Several months later, Emiri’s mother Asako (Koizumi) invites the four girls to her house for Emiri’s birthday. She serves them tea and a chilling message about how she will not forgive the girls for failing to describe the killer and she will never forgive them until the case is over and they have atoned for their silence by helping catch him.
Fifteen years later, Sae (Aoi), Maki (Koike), Akiko (Ando) and Yuka (Ikewaki) are still affected by what happened. Although each seems to be leading a functional life as a nurse or a teacher, they are still affected by the crime and living under the weight of the penance Asako expects.
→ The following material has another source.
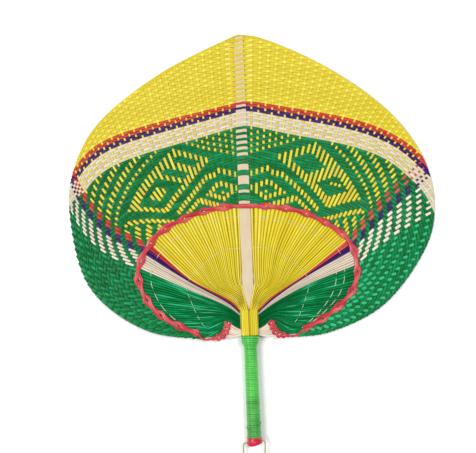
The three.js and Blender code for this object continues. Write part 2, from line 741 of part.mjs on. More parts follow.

Penance takes place over five episodes and each episode follows one of the major characters. The tone is much like a fairy-tale. Story-wise Asako is a witch who places a curse on the four children and each story like an allegory that plays out. Furthering this impression is the fact that each episode has Kurosawa’s well-crafted cold atmospherics which hint at the supernatural Those wide cavernous empty spaces with impenetrably dark corners, drab decaying but very mundane urban environments where people live in stasis, slaves to some past horror. Indeed this mise-en-scene suggests that horror is found in the ghosts of memories and the psychological trauma inflicted on them by the death of Emiri.
For all of the fairy-tale feel it definitely belongs in Kurosawa’s strand of filmmaking which is interested in human psychology, how society, expectations, trauma and guilt have such an impact. The death of Emiri and the guilt the girls have had placed on them by Asako mixes with neuroses instilled in them by bad parents and shaped people into becoming perpetual victims of self-deceptions and broken psyches which reflect of the worst aspect of their childhood selves. Titles like Séance, Retribution, Serpent’s Path and Eyes of the Spider deal with similar issues.
Episode one shows the inciting incident and then focusses on Sae Kikuchi played by the delicate Yu Aoi. Running under the title “French Doll”, Sae has grown up into a beautiful young woman, a nurse who lives alone by herself. She has the most profound fear of men, relationships and has seemingly stopped growing up. She has never had a period and cannot have children. On screen she hurries away from men and even physically shrinks from them.
Then she meets Otsuki. He is a well-to-do salary-man who has been sent to her from an omiai (a match-maker who arranges meetings between prospective couple, the sort of thing seen in Zero Focus). When Otsuki saves Sae from a drunken salary-man, Sae gradually warms up to him because he offers her protection and maybe because as he seems to be another adult who is stuck in childhood thanks to his domineering father running most aspects of his life. She then accepts his proposal of marriage but what starts off as a protective marriage soon turns into a prison as Sae is trapped at home by her controlling husband who demands increasingly strange things and reveals a twisted connection to her past.
Sae finds herself changing and as she changes Asako makes appearances like a spectre, having tracked her down to check up on the state of her penance. I will not go further but the first episode is very effective opening.
My personal favourite is episode four which focusses on Yuka, a girl who developed an obsession with police men after the crime and who was always ignored by her mother who chose to look after her sickly sister Mayu and shower her with gifts. Yuka, as played by Chizuru Ikewaki, has grown up into a manipulative temptress who craves the attention that was once showered upon Mayu even if it means destroying those closest to her.
Just look at that smirk!!! Unlike the other girls (apart from the more masculine in temperament though very broken Maki played by Eiko Koike) she has dealt with her fear of men by taking a more aggressive stance in life and uses her beauty to twist men to her whims and get ahead in the world. The other episodes are more overtly horror inflected with characters facing surreal and nightmarish situations but Yuka, next to the killer and Asako, is possibly the scariest of them all.
This is the pattern of the series. The characters have become emotionally stunted due to the issues that affected them and their past continue to blight their lives, making them respond to society and life in different ways. It is not overtly scary in a boo/smash monster on top of the closest way but very twisted and unnerving in its depiction of trauma and the ways it manifests itself in everyday life. As the series unfolds we get a slice of psychological horror and a twisted mystery that reaches a genuinely shocking resolution that paints an intriguing and disturbing picture of human psychology.
Overall this is a series with great acting and insidious directing which places us in the psychological hell. Kurosawa has surrounded himself with five great actresses who work with him to create a cast of compelling and scarred characters. The group truly brings the book to life with his usual incisive and cutting writing and his carefully composed shots. I’ll be watching this on Halloween night with a bunch of snacks and the lights turned off!